The IAM is insisting contract clauses bar the company from such a restructuring and obligate it to keep the New Haven plant open until December 2001. Pratt & Whitney said it is “well within the provisions of our contract and are prepared to argue our case before a judge.”

Flight attendants reject American Airlines contract

Flight Attendants at American Airlines rejected a four-year tentative agreement by an 11,895 to 4,358 margin. The Association of Professional Flight Attendants (APFA), an independent union, endorsed the agreement declaring it made its attendants the highest-paid in the industry.

But the 15.9 percent wage increase over four years combined with a 3 percent signing bonus did not blind rank-and-file opponents, who charged the agreement eliminated profit sharing and would increase the required number of hours per month each employee must work. APFA President Denise Hedges admitted the rejection “is a clear indication that flight attendants want more from their jobs. That is something that all airlines, not just American, have to come to grips with.” No new negotiations have been scheduled.

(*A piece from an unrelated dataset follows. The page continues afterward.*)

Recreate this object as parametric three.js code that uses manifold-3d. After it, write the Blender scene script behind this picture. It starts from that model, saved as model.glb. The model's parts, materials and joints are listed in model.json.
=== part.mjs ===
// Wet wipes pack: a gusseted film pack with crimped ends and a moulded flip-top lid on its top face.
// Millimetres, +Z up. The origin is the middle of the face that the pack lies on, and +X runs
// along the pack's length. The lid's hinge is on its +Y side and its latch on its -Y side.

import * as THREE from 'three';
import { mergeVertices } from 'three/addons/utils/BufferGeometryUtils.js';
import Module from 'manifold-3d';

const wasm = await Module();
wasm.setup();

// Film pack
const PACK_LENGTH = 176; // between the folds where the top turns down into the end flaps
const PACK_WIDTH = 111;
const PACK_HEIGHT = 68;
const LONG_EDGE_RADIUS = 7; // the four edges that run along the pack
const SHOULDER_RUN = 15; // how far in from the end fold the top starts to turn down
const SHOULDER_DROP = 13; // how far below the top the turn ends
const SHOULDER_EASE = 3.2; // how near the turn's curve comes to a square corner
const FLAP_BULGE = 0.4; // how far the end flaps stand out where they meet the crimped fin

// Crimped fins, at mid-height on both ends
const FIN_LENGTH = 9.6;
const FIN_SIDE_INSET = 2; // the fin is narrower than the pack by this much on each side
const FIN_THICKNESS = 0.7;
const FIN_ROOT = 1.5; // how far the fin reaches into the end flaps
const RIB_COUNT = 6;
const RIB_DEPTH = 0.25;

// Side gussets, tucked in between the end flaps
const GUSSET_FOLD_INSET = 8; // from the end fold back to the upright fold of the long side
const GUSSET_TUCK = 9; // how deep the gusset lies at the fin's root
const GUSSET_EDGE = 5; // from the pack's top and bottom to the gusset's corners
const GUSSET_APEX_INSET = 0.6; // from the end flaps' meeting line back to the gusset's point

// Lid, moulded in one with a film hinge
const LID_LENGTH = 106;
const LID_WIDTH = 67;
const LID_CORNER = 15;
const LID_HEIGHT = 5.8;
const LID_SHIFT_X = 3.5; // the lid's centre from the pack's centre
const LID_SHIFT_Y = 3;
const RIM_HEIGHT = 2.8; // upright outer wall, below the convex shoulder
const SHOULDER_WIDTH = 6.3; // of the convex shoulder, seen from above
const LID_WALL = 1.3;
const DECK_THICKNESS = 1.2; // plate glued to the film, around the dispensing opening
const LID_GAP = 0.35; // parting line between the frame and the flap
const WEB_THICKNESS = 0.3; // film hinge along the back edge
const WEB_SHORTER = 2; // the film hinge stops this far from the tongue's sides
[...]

Teamsters bureaucracy disbands rank-and-file flight attendant committee

The executive board of Teamsters Local 2000, which represents 11,000 flight attendants at Northwest Airlines, voted 4-3 to disband the union's Contract Action Team (CAT). The CAT group, comprised of 25 rank-and-file volunteers scattered across Northwest's 10 base operations, initially helped Local 2000 garner an overwhelming strike authorization vote as contract negotiations over the summer moved towards a conclusion.

But once a substandard tentative agreement was reached and endorsed by Local 2000 President Billie Davenport and Teamsters International President James Hoffa, CAT members used their knowledge of the contract deficiencies and the Internet to mobilize a resounding 69 percent no vote.

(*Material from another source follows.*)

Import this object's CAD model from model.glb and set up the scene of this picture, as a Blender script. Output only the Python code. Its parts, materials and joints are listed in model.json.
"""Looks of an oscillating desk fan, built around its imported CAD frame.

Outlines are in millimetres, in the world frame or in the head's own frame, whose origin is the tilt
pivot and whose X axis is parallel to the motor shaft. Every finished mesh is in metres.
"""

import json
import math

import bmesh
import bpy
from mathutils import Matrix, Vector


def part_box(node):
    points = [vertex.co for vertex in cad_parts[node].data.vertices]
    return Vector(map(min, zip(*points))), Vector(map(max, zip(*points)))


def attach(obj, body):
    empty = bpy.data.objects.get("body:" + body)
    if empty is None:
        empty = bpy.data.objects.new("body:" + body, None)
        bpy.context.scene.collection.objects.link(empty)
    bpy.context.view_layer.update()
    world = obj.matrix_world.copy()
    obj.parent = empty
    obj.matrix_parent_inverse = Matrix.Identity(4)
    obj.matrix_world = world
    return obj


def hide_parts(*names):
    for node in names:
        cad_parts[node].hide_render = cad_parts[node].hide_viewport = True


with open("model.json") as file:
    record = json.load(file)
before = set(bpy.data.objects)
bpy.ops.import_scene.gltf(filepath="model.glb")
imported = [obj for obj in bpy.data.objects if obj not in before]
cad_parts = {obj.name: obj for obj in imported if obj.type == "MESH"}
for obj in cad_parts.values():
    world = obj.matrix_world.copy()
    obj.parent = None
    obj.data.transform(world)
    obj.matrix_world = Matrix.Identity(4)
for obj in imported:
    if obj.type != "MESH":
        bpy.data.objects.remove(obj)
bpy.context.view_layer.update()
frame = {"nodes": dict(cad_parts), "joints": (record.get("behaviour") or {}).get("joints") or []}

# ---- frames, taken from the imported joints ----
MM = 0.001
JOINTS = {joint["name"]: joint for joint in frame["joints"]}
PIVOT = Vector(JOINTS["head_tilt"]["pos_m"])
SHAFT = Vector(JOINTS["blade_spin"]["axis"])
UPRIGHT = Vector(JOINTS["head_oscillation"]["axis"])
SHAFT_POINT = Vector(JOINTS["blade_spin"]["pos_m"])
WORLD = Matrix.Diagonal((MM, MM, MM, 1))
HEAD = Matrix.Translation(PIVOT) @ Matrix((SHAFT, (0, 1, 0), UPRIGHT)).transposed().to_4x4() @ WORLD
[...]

Davenport cited the costs of maintaining the CAT group along with the necessity of forming a strike-preparedness committee as reasons for ending support for CAT. Initially Davenport had agreed that the seven-member executive board would hold meetings with both elected flight attendant representatives as well as CAT members. But the recent board vote essentially blocks CAT participation. Flight attendants believe Davenport's proposal for a strike preparedness committee aims to jettison CAT members and bring on board others who can be trusted to toe the line of the Teamsters bureaucracy.

Local 2000 Secretary-Treasurer Danny Campbell, one of the board members who opposed CAT's disbanding and also refused to endorse the tentative agreement, has grown close to the rank-and-file committee. On one of the Internet chat groups he recently wrote, “If this program (CAT) is disbanded, or taken over by individuals who have not been part of it in the past, then it is very likely that the individuals who may run it will do so as a dictatorship which will only weaken membership involvement in it. Without membership involvement, we have nothing but a handful of union leaders.”

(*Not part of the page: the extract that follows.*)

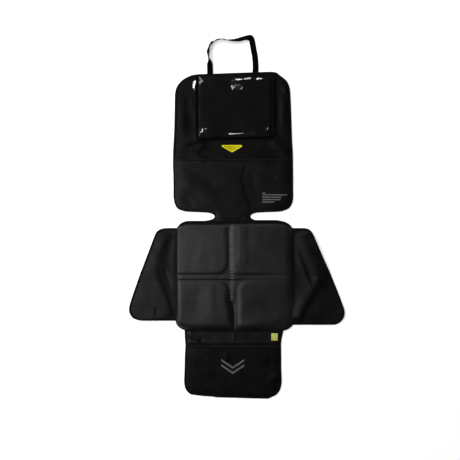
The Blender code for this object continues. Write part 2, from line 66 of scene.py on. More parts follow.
class Side(enum.Enum):
    """Which side of the mat a wing or a pad is on."""

    LEFT = -1
    RIGHT = 1


# Plans and surfaces


def smoothstep(value: Array) -> Array:
    """Return value eased from 0 to 1, and held at 0 and 1 outside."""
    held = np.clip(value, 0.0, 1.0)
    return held * held * (3.0 - 2.0 * held)


def end_spread(share: Array, ease: float = 0.9) -> Array:
    """Return shares from 0 to 1 that crowd towards both ends.

    Args:
        share: Even shares from 0 to 1.
        ease: How strongly they crowd, from 0 for evenly to just under 1.

    Returns:
        The crowded shares.
    """
    return share - ease * np.sin(2.0 * np.pi * share) / (2.0 * np.pi)


def resampled(points: Array, spacing: float, closed: bool) -> Array:
    """Return a line's points at an even spacing.

    Args:
        points: The line's corners, one row each.
        spacing: Distance between the new points.
        closed: Whether the line runs back to its first point.

    Returns:
        The new points, without the first one again at the end of a closed line.
    """
    line = np.vstack([points, points[:1]]) if closed else points
    steps = np.linalg.norm(np.diff(line, axis=0), axis=1)
    run = np.concatenate([[0.0], np.cumsum(steps)])
    count = max(8, round(run[-1] / spacing))
    stops = np.linspace(0.0, run[-1], count + 1)
    even = np.column_stack([np.interp(stops, run, line[:, k]) for k in range(line.shape[1])])
    return even[:-1] if closed else even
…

Meanwhile, Campbell and Davenport along with the rest of the board members have agreed on a plan to carry out a survey of the union ranks before returning to negotiations tentatively scheduled for late October or early November.

Tentative agreement at Continental General Tire in North Carolina

The United Steelworkers (USW) union and Continental General Tire management reached a tentative agreement after a yearlong strike by 1,450 workers at the German-owned plant in Charlotte, North Carolina. Workers met September 19 to vote on the new long-running agreement that extends to the year 2006. No details of the contract were made available.

Workers initially struck September 20, 1998 at the expiration of the old three-year agreement when the company failed to provide sufficient increases to compensate workers for $90 million in wage and benefit concessions made in 1995. Continental General responded by hiring replacement workers, security guards and setting up video surveillance equipment around the tire plant.

Similar contracts to the North Carolina agreement were also offered to workers at Continental General plants in Mayfield, Kentucky and Bryan, Ohio.

Canada

CAW and Ford Canada draw closer to settlement

Two days after declaring that there was only one chance in a thousand that a strike could be averted against Ford Motor Co. of Canada, Canadian Auto Workers President “Buzz” Hargrove commented Sunday that there was enough time “to put together a good settlement” without a walkout. The old contract expires midnight Tuesday.

Hargrove described Ford's first offer as “terrible” and the worst such he had ever seen. The company had offered its 13,000 Canadian workers a three-year deal with a 1 percent wage increase in each year, plus a one-time payment of $500 (US$338.55). The proposal came about 24 hours after DaimlerChrysler and the United Auto Workers in the US had tentatively agreed on a pact including annual wage increases of 3 percent and a signing bonus of $1,350 (US).

A CAW strike would halt production of Windstar minivans manufactured in Oakville, Ontario and full-sized sedans made in St. Thomas, Ontario. A walkout at Ford Canada's engine plant in Windsor, Ontario would cause the most damage. One auto industry analyst described the Windsor plant as “one of the most important engine plants in the world.” The facility produces many of the engines for the new Excursion sport utility vehicle, expected to produce $15,000 in profits per vehicle.